Jackson spoke of how the playoff loss to the Los Angeles Chargers last season drove him this year. He was the youngest NFL quarterback ever to start a playoff game that day, and one MVP-caliber year later, he seemed primed to erase that memory.

Instead, Jackson had another rough night despite statistics that included a career-high 365 passing yards and 143 rushing yards. Jackson was off-target a few times, wasn’t helped by his receivers dropping a few catchable balls, and committed three turnovers. Jackson was intercepted twice — after throwing one in his previous 10 games — and also lost a fumble on a strip sack.

He’s not the first quarterback to struggle in the postseason — Peyton Manning lost his first three playoff games — and he won’t be the last, but this is Jackson’s playoff record, and now it won’t be changing for at least a year.

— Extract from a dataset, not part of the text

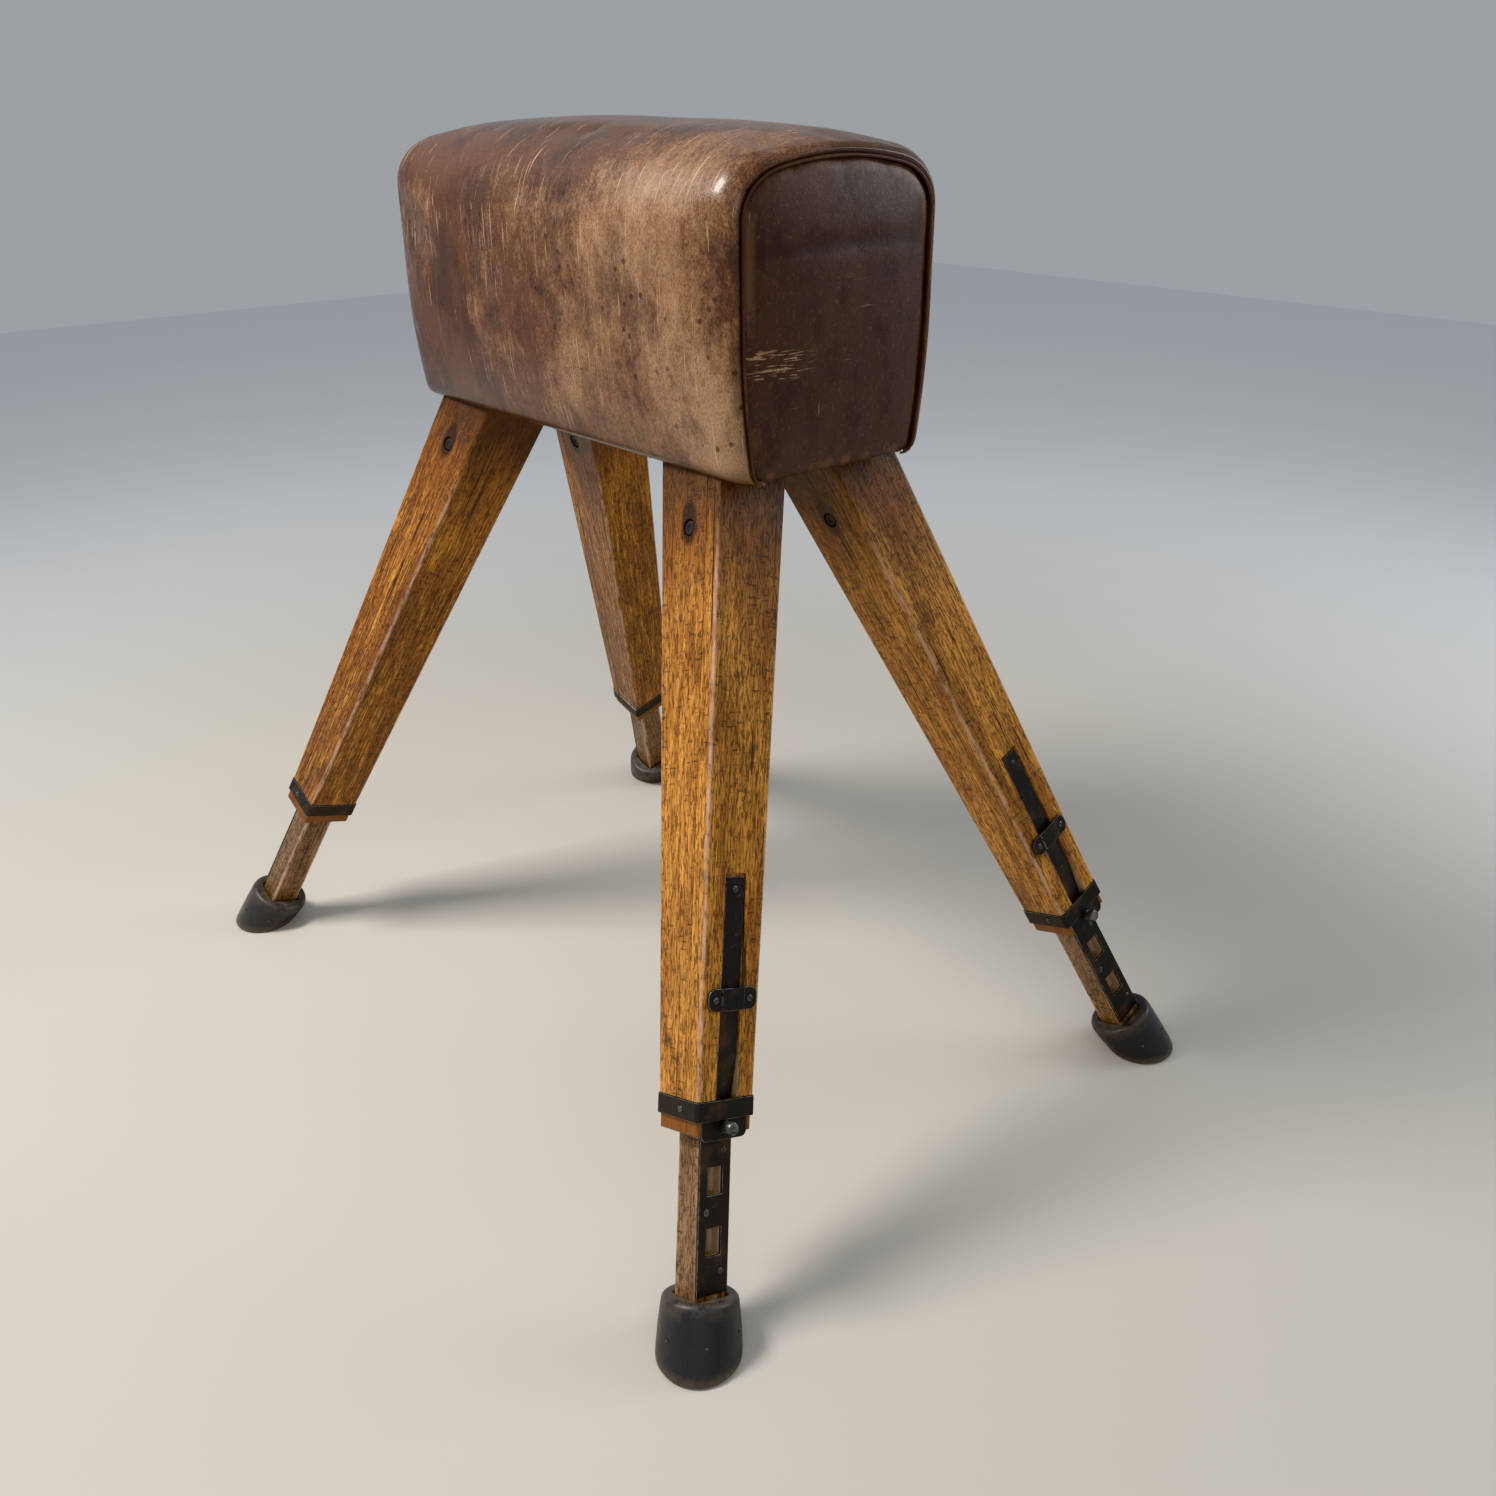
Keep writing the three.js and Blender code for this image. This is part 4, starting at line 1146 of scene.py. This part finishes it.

For a player as ferociously competitive as Jackson, that will drive him.

5. The offseason questions start now.

The Ravens are suddenly staring at their offseason questions much sooner than they expected to be. To be sure, the Ravens are in an enviable spot with Jackson returning for his third season, with the core of their record-setting offense under contract and with several key players already signed to contract extensions this season.

Yet questions loom: Will Matthew Judon leave as a free agent? Will the Ravens use the franchise tag on him? Will All-Pro guard Marshal Yanda retire after 13 seasons in the trenches? Will Jimmy Smith be back? What about veteran Brandon Carr? Or Michael Pierce?

Coming off a 14-2 record, the Ravens have to be pleased with the nucleus that returns, but change happens every year in the NFL, and change will come to this team, too. They just didn’t expect to have to confront it quite so soon.